Example 2: Prediction of Continuous Dependent Variable
This example is based on a re-analysis of the data presented in Example 1: Standard Regression Analysis for the Multiple Regression module, as well as Example 2: Regression Tree for Predicting Poverty for the General Classification and Regression Trees module.
The example is based on the data file Poverty.sta. Open this data file via the File - Open Examples menu; it is in the Datasets folder. The data are based on a comparison of 1960 and 1970 Census figures for a random selection of 30 counties. The names of the counties were entered as case names.

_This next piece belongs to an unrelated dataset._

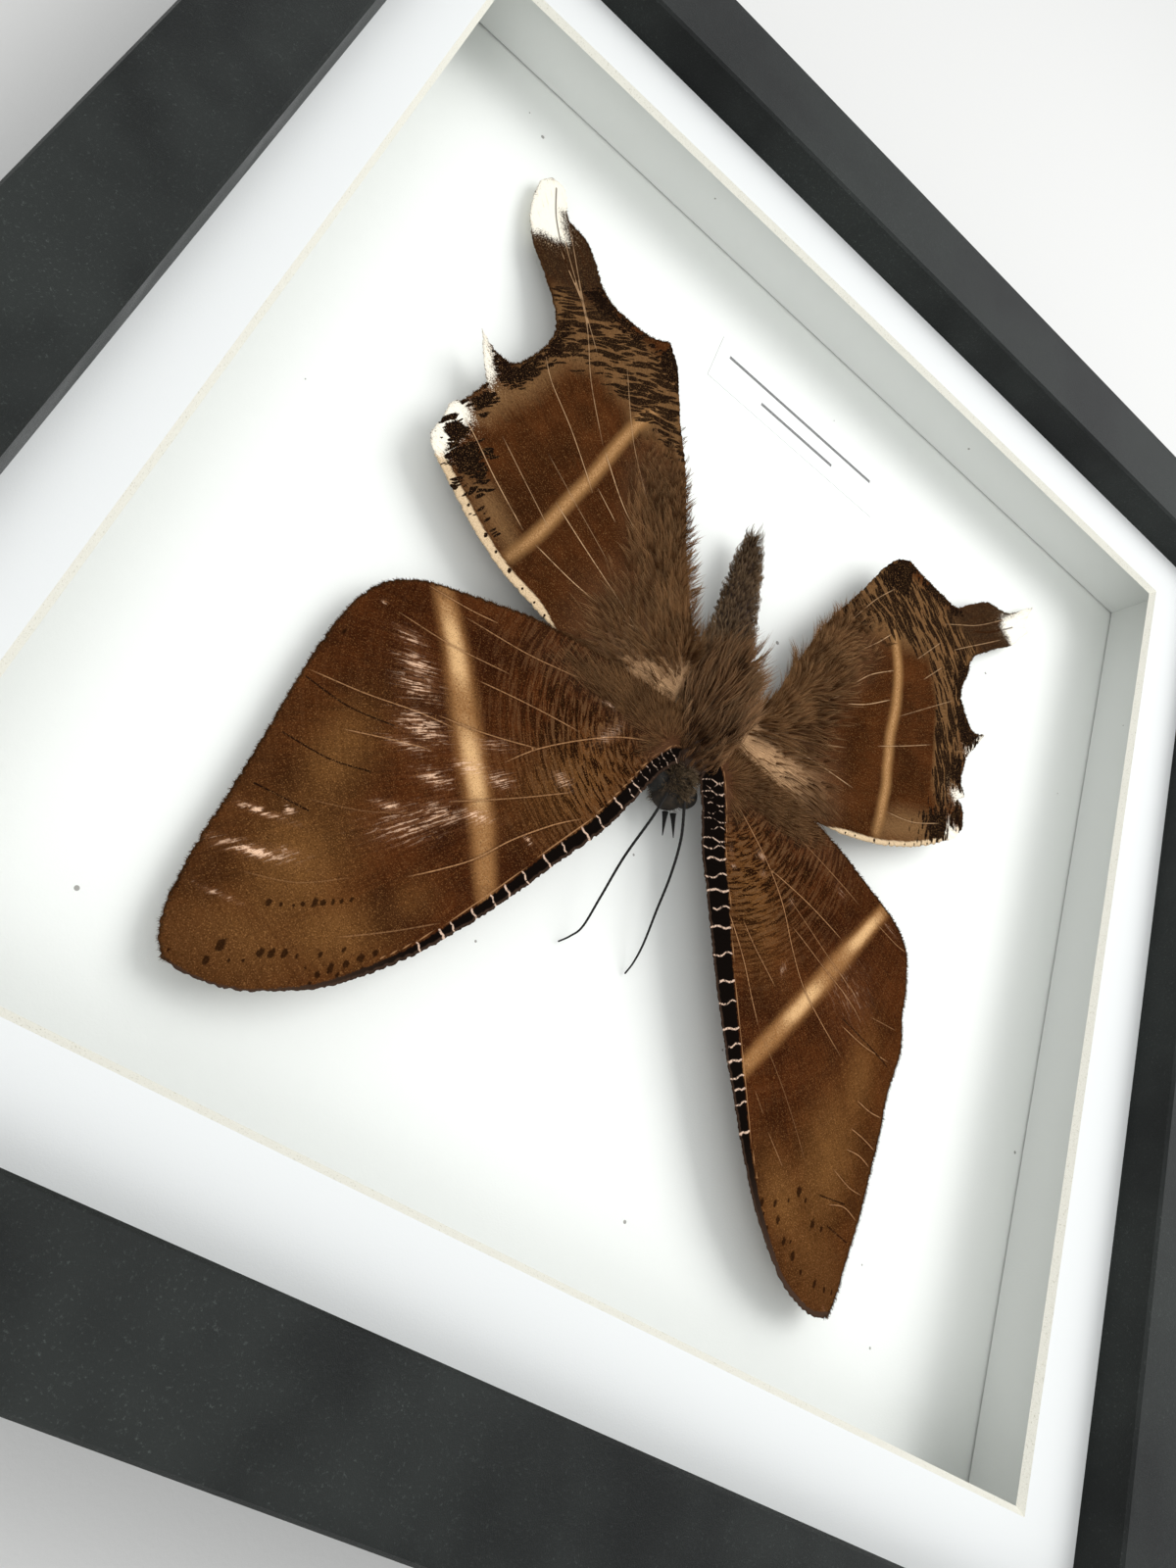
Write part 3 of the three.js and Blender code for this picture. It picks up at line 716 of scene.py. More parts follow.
    def _lay_veins(self, s: ScaleSheet) -> None:
        """Lays the veins, the loose scales and the dark edge.

        Args:
            s: The wing's sheet.
        """
        chips = s.noise(s.spot, 0.6, 3, 0.7)
        line, show, pale = s.attribute("vein"), s.attribute("vein_show"), s.attribute("white")
        s.lay(s.times(s.rise(line, 0.42, 0.16), show, 0.4), self.dark)
        s.lay(s.times(s.rise(line, 0.13, 0.05), show, s.rise(chips, 0.3, 0.55, 0.4, 1.0)), self.vein)
        s.lay(s.rise(s.attribute("vein_dark"), 0.28, 0.05, 0.0, 0.8), self.dark)
        off_tail = s.rise(s.attribute("tail"), 1.0, 0.0, 0.12, 0.42)
        s.lay(s.times(s.rise(s.dust, 0.57, 0.74), off_tail), self.band)
        s.lay(s.times(s.rise(s.dust, 0.42, 0.25), s.rise(pale, 0.3, -0.3), 0.35), self.dark)
        edge = s.rise(s.add(s.attribute("edge"), s.times(s.grain, 0.5)), 0.7, 0.25, 0.0, 0.25)
        s.lay(s.times(edge, s.rise(pale, 0.6, -0.3)), self.black)

    def build(self) -> bpy.types.Material:
        """Lays the scales of one hindwing.

        Returns:
            The material.
        """
        s = ScaleSheet(self.name, self.dark, dust=5.0, fine=(2.0, 2.0), cloud=(0.12, 4, 0.6),
                       streak=(0.12, 2.4, 1.4))
        feather = s.along((0.45, 3.0), 0.9, 4, 0.75)
        jag = s.jitter(feather, 4.5)
        zone = s.add(s.attribute("dash"), s.times(jag, 0.12))
        self._lay_ground(s, feather)
        self._lay_band(s, jag, zone)
        self._lay_tail(s, jag, zone)
        self._lay_margin(s, jag)
        self._lay_veins(s)
        height = s.add(s.times(s.fine, 0.4), s.times(s.grain, 0.35), s.times(s.streak, 0.7))
        return s.end(height, (0.5, 0.68))


@dataclass(frozen=True)
class TablePaper:
    """The plain pale table that the frame lies on."""

    face: Colour = paint(212, 212, 210)

    def build(self) -> bpy.types.Material:
        """Mixes the table's surface.

        Returns:
            The material.
        """
        sheet = NodeSheet("table_paper")
        tooth = sheet.noise(sheet.place(), 1.5, 4, 0.6)
        return sheet.finish(self.face, 0.8, sheet.bump(tooth, 0.0001, 0.3), Specular_IOR_Level=0.2)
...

The following information for each variable is contained in the Variable Specifications Editor (accessible by selecting All Variable Specs from the Data menu).
- Research Question
- The purpose of the study is to analyze the correlates of poverty, that is, the variables that best predict the percent of families below the poverty line in a county. Thus, you will treat variable 3 (Pt_Poor) as the dependent or criterion variable, and all other variables as the independent or predictor variables.
- Setting Up the Analysis
- Select Boosted Tree Classifiers and Regression from the Data Mining menu to display the Boosting Trees Startup Panel. Select Regression Analysis as the Type of analysis from the
Quick tab, and click OK to display the
Boosted Trees Specifications dialog. On the Quick tab, click the Variables button to display the variable selection dialog, select PT_POOR as the dependent variable and all others as the continuous predictor variables, and click the OK button to return to the Specifications dialog.
Next, click on the Advanced tab, and set the Subsample proportion to .66.
The Poverty.sta data file is relatively small (with only 30 cases), so we will increase the subsampling rate for the training of each individual tree to a higher (than default) proportion (see also, the Introductory Overview for details).
Now click OK, and after a few seconds the Results dialog will be displayed.
- Reviewing Results
- Click the Summary button on the
Boosting Trees Results dialog - Quick tab to review the average squared error over the successive boosting steps for the training and the testing samples.
In this case, the program chose a relatively simple solution with only 15 additive terms; that was the solution that yielded the smallest Average Squared Error for the Test data.
- Predictor importance
- Next click the Bargraph of predictor importance button.
The predictor importance is computed as the relative (scaled) average value of the predictor statistic over all trees and nodes; hence, these values reflect on the strength of the relationship between the predictors and the dependent variable of interest, over the successive boosting steps. As in the analyses performed via the General Classification and Regression Trees module (see Example 2: Regression Tree for Predicting Poverty), variables PT_Phone and N_EMPLD emerge as the most important predictors.
- Plots of predicted and observed values
- Next, select the Prediction tab; here you can select to review various plots of the predicted and residual values to examine how well the current model predicts the dependent variable of interest. In this particular case, the results show that the (few) cases in the testing sample are reasonably well predicted, however, because of the small overall sample size and the differences in the random samples that are created when you follow along with this example, your final solution may look slightly different that was has been reported here.
- Final trees
- You can also review the final sequence of (boosted) trees either graphically or in a sequence of results spreadsheets (one for each tree). However, this may not be a useful way to examine the "meaning" of the final model when the final solution involves a large number of additive terms (simple trees); in this case, the final solution only involves 11 binary trees (each with a simple split). So in this case, it may be useful to review the individual trees in the boosting sequence (in this particular instance, and as expected based on the Barplot of predictor importance, most trees in the boosting sequence describe a simple binary split on variables Pop_Chng, PT_Phone, and N_Empld).
- Deploying the Model for Prediction
- Finally, you can deploy the model (e.g., in a predictive data mining project) via the Code generator on the Results dialog - Report tab. In particular, you may want to save the PMML deployment code for the created model, and then use that code via the Rapid Deployment Engine module to predict new cases (score a data file with new observations).